__Data shown__
►
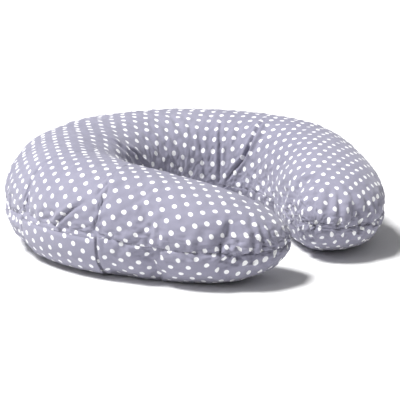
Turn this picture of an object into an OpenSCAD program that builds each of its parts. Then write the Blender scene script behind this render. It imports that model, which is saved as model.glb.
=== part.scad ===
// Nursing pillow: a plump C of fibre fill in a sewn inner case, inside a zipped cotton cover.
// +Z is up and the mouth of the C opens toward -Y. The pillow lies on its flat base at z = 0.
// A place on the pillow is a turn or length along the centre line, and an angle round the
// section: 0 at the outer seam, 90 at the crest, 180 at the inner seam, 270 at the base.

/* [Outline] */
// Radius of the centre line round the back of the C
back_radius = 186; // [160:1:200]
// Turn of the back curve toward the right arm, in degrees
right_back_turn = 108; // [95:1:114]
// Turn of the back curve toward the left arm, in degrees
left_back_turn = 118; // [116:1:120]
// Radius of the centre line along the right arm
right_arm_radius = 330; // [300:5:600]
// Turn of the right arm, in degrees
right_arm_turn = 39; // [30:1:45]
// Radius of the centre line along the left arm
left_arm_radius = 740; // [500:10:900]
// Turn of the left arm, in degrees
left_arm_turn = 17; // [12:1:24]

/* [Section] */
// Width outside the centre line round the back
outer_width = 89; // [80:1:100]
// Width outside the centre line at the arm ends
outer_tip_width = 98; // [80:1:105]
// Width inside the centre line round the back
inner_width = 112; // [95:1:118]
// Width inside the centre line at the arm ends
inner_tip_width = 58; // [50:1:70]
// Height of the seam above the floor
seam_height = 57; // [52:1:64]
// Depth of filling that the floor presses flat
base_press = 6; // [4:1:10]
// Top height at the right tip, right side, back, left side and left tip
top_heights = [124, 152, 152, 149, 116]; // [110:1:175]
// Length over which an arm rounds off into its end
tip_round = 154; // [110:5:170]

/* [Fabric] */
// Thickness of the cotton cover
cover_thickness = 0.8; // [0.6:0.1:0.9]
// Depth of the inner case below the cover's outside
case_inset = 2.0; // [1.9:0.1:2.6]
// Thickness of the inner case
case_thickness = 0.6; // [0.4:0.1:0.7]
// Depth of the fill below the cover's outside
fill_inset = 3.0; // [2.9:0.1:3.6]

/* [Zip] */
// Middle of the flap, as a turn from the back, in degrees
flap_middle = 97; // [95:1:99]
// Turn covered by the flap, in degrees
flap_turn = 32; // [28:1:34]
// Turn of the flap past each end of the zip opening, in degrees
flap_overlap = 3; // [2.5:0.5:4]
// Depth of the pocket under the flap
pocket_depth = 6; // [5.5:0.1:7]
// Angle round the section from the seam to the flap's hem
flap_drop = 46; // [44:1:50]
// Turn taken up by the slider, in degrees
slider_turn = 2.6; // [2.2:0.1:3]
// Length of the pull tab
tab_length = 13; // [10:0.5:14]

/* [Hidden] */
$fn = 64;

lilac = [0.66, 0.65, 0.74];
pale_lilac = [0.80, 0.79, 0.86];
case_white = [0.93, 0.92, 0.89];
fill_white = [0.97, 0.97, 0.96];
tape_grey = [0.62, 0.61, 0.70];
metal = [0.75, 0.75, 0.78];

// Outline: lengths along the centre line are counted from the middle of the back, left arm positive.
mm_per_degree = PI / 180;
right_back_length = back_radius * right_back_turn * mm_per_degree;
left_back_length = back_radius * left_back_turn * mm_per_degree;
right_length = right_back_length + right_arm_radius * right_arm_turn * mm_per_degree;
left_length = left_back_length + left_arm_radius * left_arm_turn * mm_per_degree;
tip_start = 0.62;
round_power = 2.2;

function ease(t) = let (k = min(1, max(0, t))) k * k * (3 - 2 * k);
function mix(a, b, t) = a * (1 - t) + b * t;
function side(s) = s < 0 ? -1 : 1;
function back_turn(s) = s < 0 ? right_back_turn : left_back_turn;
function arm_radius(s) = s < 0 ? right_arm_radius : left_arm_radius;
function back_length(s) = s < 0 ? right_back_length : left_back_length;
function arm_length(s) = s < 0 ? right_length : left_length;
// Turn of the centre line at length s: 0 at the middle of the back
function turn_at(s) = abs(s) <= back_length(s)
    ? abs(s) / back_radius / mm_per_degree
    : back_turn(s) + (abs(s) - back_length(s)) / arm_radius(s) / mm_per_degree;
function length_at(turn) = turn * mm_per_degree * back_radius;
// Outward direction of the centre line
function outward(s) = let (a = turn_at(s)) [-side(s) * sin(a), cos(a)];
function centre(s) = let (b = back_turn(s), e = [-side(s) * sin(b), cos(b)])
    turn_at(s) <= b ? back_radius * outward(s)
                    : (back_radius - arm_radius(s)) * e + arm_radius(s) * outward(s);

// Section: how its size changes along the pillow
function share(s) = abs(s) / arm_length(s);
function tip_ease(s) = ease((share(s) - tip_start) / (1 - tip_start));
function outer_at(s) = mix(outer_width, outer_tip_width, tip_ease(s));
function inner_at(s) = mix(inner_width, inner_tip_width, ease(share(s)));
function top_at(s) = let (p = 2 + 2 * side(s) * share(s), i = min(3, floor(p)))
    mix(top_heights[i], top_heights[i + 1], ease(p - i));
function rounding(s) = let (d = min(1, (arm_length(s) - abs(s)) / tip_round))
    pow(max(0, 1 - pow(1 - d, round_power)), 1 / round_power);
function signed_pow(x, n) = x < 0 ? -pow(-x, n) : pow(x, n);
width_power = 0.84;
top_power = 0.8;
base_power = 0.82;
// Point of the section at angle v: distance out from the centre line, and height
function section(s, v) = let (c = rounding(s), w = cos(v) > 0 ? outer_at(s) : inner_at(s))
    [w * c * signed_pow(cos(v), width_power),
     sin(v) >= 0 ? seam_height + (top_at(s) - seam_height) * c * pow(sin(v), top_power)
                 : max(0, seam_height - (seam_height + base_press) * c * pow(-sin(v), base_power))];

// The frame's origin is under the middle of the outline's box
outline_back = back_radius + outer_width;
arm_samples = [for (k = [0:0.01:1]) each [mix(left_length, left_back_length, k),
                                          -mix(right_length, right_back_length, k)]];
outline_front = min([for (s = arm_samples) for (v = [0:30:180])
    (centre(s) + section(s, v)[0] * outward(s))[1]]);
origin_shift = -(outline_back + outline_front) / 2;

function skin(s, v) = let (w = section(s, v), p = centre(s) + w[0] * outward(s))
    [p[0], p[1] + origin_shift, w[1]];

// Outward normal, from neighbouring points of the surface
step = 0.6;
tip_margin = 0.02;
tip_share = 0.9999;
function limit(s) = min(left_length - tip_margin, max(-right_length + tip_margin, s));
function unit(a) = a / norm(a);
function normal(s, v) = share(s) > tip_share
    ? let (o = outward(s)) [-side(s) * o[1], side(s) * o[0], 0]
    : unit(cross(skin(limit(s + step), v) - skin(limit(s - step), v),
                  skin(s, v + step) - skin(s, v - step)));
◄
Copy every line verbatim.

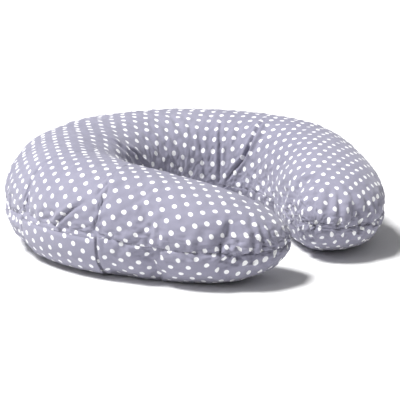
Turn this picture of an object into an OpenSCAD program that builds each of its parts. Then write the Blender scene script behind this render. It imports that model, which is saved as model.glb.
=== part.scad ===
// Nursing pillow: a plump C of fibre fill in a sewn inner case, inside a zipped cotton cover.
// +Z is up and the mouth of the C opens toward -Y. The pillow lies on its flat base at z = 0.
// A place on the pillow is a turn or length along the centre line, and an angle round the
// section: 0 at the outer seam, 90 at the crest, 180 at the inner seam, 270 at the base.

/* [Outline] */
// Radius of the centre line round the back of the C
back_radius = 186; // [160:1:200]
// Turn of the back curve toward the right arm, in degrees
right_back_turn = 108; // [95:1:114]
// Turn of the back curve toward the left arm, in degrees
left_back_turn = 118; // [116:1:120]
// Radius of the centre line along the right arm
right_arm_radius = 330; // [300:5:600]
// Turn of the right arm, in degrees
right_arm_turn = 39; // [30:1:45]
// Radius of the centre line along the left arm
left_arm_radius = 740; // [500:10:900]
// Turn of the left arm, in degrees
left_arm_turn = 17; // [12:1:24]

/* [Section] */
// Width outside the centre line round the back
outer_width = 89; // [80:1:100]
// Width outside the centre line at the arm ends
outer_tip_width = 98; // [80:1:105]
// Width inside the centre line round the back
inner_width = 112; // [95:1:118]
// Width inside the centre line at the arm ends
inner_tip_width = 58; // [50:1:70]
// Height of the seam above the floor
seam_height = 57; // [52:1:64]
// Depth of filling that the floor presses flat
base_press = 6; // [4:1:10]
// Top height at the right tip, right side, back, left side and left tip
top_heights = [124, 152, 152, 149, 116]; // [110:1:175]
// Length over which an arm rounds off into its end
tip_round = 154; // [110:5:170]

/* [Fabric] */
// Thickness of the cotton cover
cover_thickness = 0.8; // [0.6:0.1:0.9]
// Depth of the inner case below the cover's outside
case_inset = 2.0; // [1.9:0.1:2.6]
// Thickness of the inner case
case_thickness = 0.6; // [0.4:0.1:0.7]
// Depth of the fill below the cover's outside
fill_inset = 3.0; // [2.9:0.1:3.6]

/* [Zip] */
// Middle of the flap, as a turn from the back, in degrees
flap_middle = 97; // [95:1:99]
// Turn covered by the flap, in degrees
flap_turn = 32; // [28:1:34]
// Turn of the flap past each end of the zip opening, in degrees
flap_overlap = 3; // [2.5:0.5:4]
// Depth of the pocket under the flap
pocket_depth = 6; // [5.5:0.1:7]
// Angle round the section from the seam to the flap's hem
flap_drop = 46; // [44:1:50]
// Turn taken up by the slider, in degrees
slider_turn = 2.6; // [2.2:0.1:3]
// Length of the pull tab
tab_length = 13; // [10:0.5:14]

/* [Hidden] */
$fn = 64;

lilac = [0.66, 0.65, 0.74];
pale_lilac = [0.80, 0.79, 0.86];
case_white = [0.93, 0.92, 0.89];
fill_white = [0.97, 0.97, 0.96];
tape_grey = [0.62, 0.61, 0.70];
metal = [0.75, 0.75, 0.78];

// Outline: lengths along the centre line are counted from the middle of the back, left arm positive.
mm_per_degree = PI / 180;
right_back_length = back_radius * right_back_turn * mm_per_degree;
left_back_length = back_radius * left_back_turn * mm_per_degree;
right_length = right_back_length + right_arm_radius * right_arm_turn * mm_per_degree;
left_length = left_back_length + left_arm_radius * left_arm_turn * mm_per_degree;
tip_start = 0.62;
round_power = 2.2;

function ease(t) = let (k = min(1, max(0, t))) k * k * (3 - 2 * k);
function mix(a, b, t) = a * (1 - t) + b * t;
function side(s) = s < 0 ? -1 : 1;
function back_turn(s) = s < 0 ? right_back_turn : left_back_turn;
function arm_radius(s) = s < 0 ? right_arm_radius : left_arm_radius;
function back_length(s) = s < 0 ? right_back_length : left_back_length;
function arm_length(s) = s < 0 ? right_length : left_length;
// Turn of the centre line at length s: 0 at the middle of the back
function turn_at(s) = abs(s) <= back_length(s)
    ? abs(s) / back_radius / mm_per_degree
    : back_turn(s) + (abs(s) - back_length(s)) / arm_radius(s) / mm_per_degree;
function length_at(turn) = turn * mm_per_degree * back_radius;
// Outward direction of the centre line
function outward(s) = let (a = turn_at(s)) [-side(s) * sin(a), cos(a)];
function centre(s) = let (b = back_turn(s), e = [-side(s) * sin(b), cos(b)])
    turn_at(s) <= b ? back_radius * outward(s)
                    : (back_radius - arm_radius(s)) * e + arm_radius(s) * outward(s);

// Section: how its size changes along the pillow
function share(s) = abs(s) / arm_length(s);
function tip_ease(s) = ease((share(s) - tip_start) / (1 - tip_start));
function outer_at(s) = mix(outer_width, outer_tip_width, tip_ease(s));
function inner_at(s) = mix(inner_width, inner_tip_width, ease(share(s)));
function top_at(s) = let (p = 2 + 2 * side(s) * share(s), i = min(3, floor(p)))
    mix(top_heights[i], top_heights[i + 1], ease(p - i));
function rounding(s) = let (d = min(1, (arm_length(s) - abs(s)) / tip_round))
    pow(max(0, 1 - pow(1 - d, round_power)), 1 / round_power);
function signed_pow(x, n) = x < 0 ? -pow(-x, n) : pow(x, n);
width_power = 0.84;
top_power = 0.8;
base_power = 0.82;
// Point of the section at angle v: distance out from the centre line, and height
function section(s, v) = let (c = rounding(s), w = cos(v) > 0 ? outer_at(s) : inner_at(s))
    [w * c * signed_pow(cos(v), width_power),
     sin(v) >= 0 ? seam_height + (top_at(s) - seam_height) * c * pow(sin(v), top_power)
                 : max(0, seam_height - (seam_height + base_press) * c * pow(-sin(v), base_power))];

// The frame's origin is under the middle of the outline's box
outline_back = back_radius + outer_width;
arm_samples = [for (k = [0:0.01:1]) each [mix(left_length, left_back_length, k),
                                          -mix(right_length, right_back_length, k)]];
outline_front = min([for (s = arm_samples) for (v = [0:30:180])
    (centre(s) + section(s, v)[0] * outward(s))[1]]);
origin_shift = -(outline_back + outline_front) / 2;

function skin(s, v) = let (w = section(s, v), p = centre(s) + w[0] * outward(s))
    [p[0], p[1] + origin_shift, w[1]];

// Outward normal, from neighbouring points of the surface
step = 0.6;
tip_margin = 0.02;
tip_share = 0.9999;
function limit(s) = min(left_length - tip_margin, max(-right_length + tip_margin, s));
function unit(a) = a / norm(a);
function normal(s, v) = share(s) > tip_share
    ? let (o = outward(s)) [-side(s) * o[1], side(s) * o[0], 0]
    : unit(cross(skin(limit(s + step), v) - skin(limit(s - step), v),
                  skin(s, v + step) - skin(s, v - step)));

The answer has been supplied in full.